After graduating from Hunter, Walter taught at Hunter College High School and George Washington High School.

In the summers of 1952 and 1953, Walter was awarded a National Bureau of Standards summer scholarship to study at the Institute of Numerical Analysis at UCLA. The main purpose of the Institute, sponsored by the National Bureau of Standards and funded by the Office of Naval Research, was to work towards the further development of high-speed automatic digital computing machinery. The senior staff at the Institute included D.H. Lehmer (director), Mark Kac, Irving Kaplansky, and A Adrian Albert. During the second summer at the institute, she met Olga Taussky-Todd who became her mentor and encouraged her to complete her master's degree. Marshall Hall Jr. joined the senior staff of the Institute in 1953. Walter took many photographs of prominent mathematicians during her summers at the Institute. These photographs are now part of the Marion Walter Collection at the Archives of American Mathematics on the campus of the University of Texas at Austin.[7][8]

Walter took evening classes for a master's degree in mathematics at New York University. In order to support herself during this time, she worked as a research assistant, mainly doing computing work at what became the Courant Institute. She earned her M.S. in mathematics from New York University in 1954.

In 1954, Walter accepted a teaching assistantship in the mathematics department at Cornell University in Ithaca, New York; she remained at Cornell until 1956. In 1956, she took a one-year appointment at Simmons College in Boston, Massachusetts; she ended up staying at Simmons for nine years. Back in 1956, the college did not have a major in mathematics or a formal math department. Walter created both the math major and the mathematics department at Simmons.[9] She stepped down as department chair after four years, remaining there teaching until 1965 when she left to concentrate on her doctorate at Harvard Graduate School of Education. She retained close relationships with her students from Simmons over the years; several of the first math majors stayed in touch with her until her death. One of those students was Lenore Blum, who was a distinguished career professor of computer science at Carnegie Mellon University.[10] Simmons will archive Walter's personal papers.

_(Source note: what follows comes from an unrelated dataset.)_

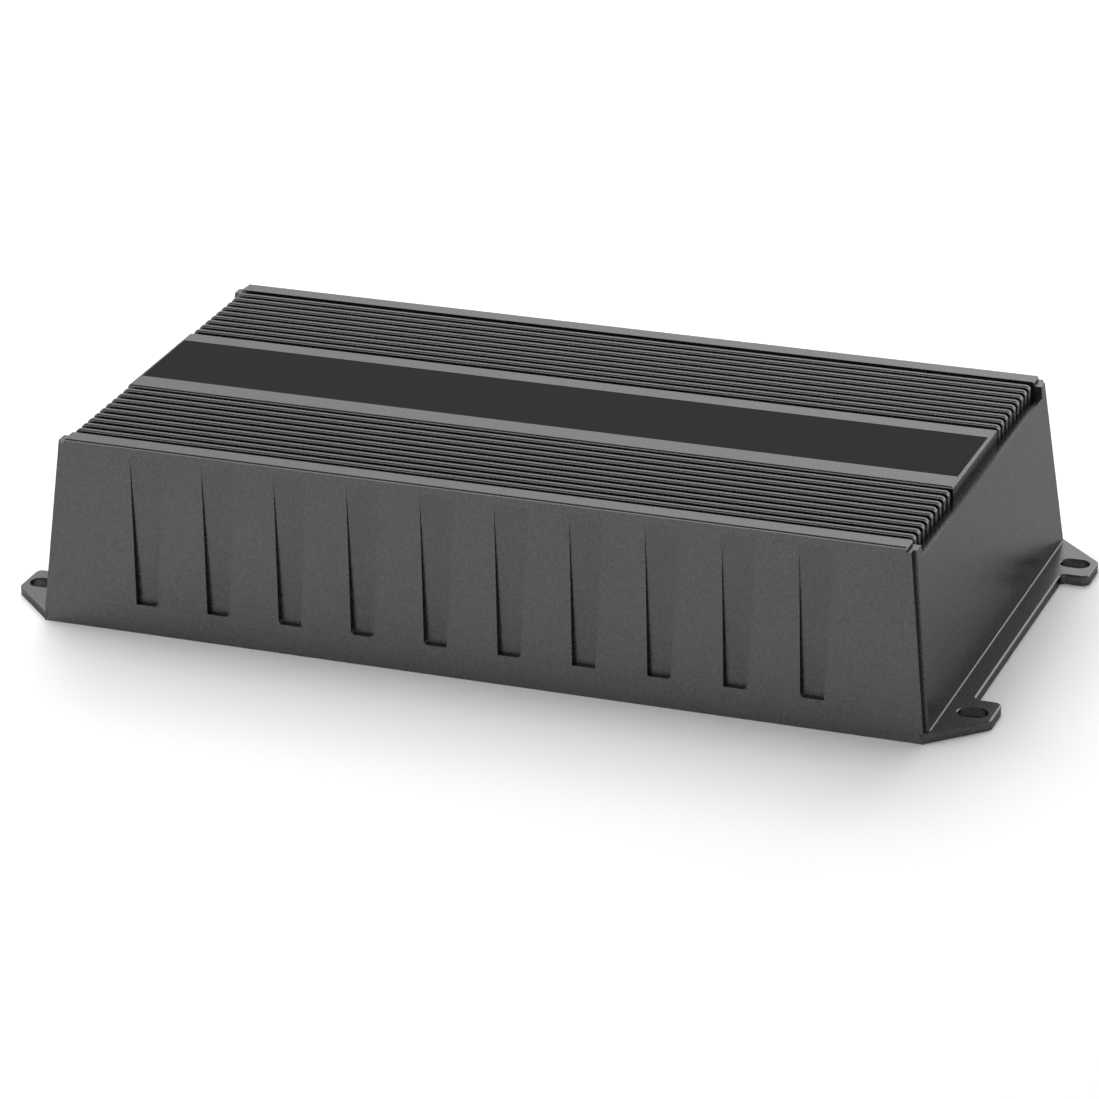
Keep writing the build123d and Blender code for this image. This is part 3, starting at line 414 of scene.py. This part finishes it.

In 1960, during her tenure at Simmons, Walter received a fellowship to attend the National Science Foundation Summer Program at Stanford University in Palo Alto, California. At Stanford, she met and was taught by the mathematician George Pólya. Walter considered these summer programs to be one of the highlights of her career.[11]

Also during her years at Simmons, Walter began working on her doctoral degree at the Harvard Graduate School of Education (HGSE) in Cambridge, Massachusetts. She earned her Ed.D. in mathematics education from HGSE in 1967.[12] After completing her doctorate, she accepted an appointment at HGSE to teach prospective teachers of mathematics at the elementary and high school level in the Master of Arts in Teaching Program.

In 1967, Dr. Walter formed a group called the Boston Area Math Specialist (BAMS) which gives monthly workshops for practicing teachers. The members of the group share methods, techniques, new learnings and their successes.[13][14] She was a mathematics consultant to the project that became Sesame Street.[15][11]

The Master of Arts in Teaching Program at HGSE was terminated in 1972. Dr. Walter subsequently accepted various positions, virtually none of which she formally applied for.

During her early days at Harvard, Walter met fellow student Stephen I. Brown and began a lifetime collaboration with him. They developed a new course on problem posing over several years; their work resulted in the publication of The Art of Problem Posing in 1983. The book is now in its third edition.

Dr. Walter was actively involved in a group that was formed in Cambridge, Massachusetts called The Philopmorphs, which met at the Carpenter Center for the Visual Arts. The group discussed form in nature, science, and art.[16] Walter has a long-term interest in the visual arts. In Eugene, Oregon, she started the Philomorphs West which met for several years.[17]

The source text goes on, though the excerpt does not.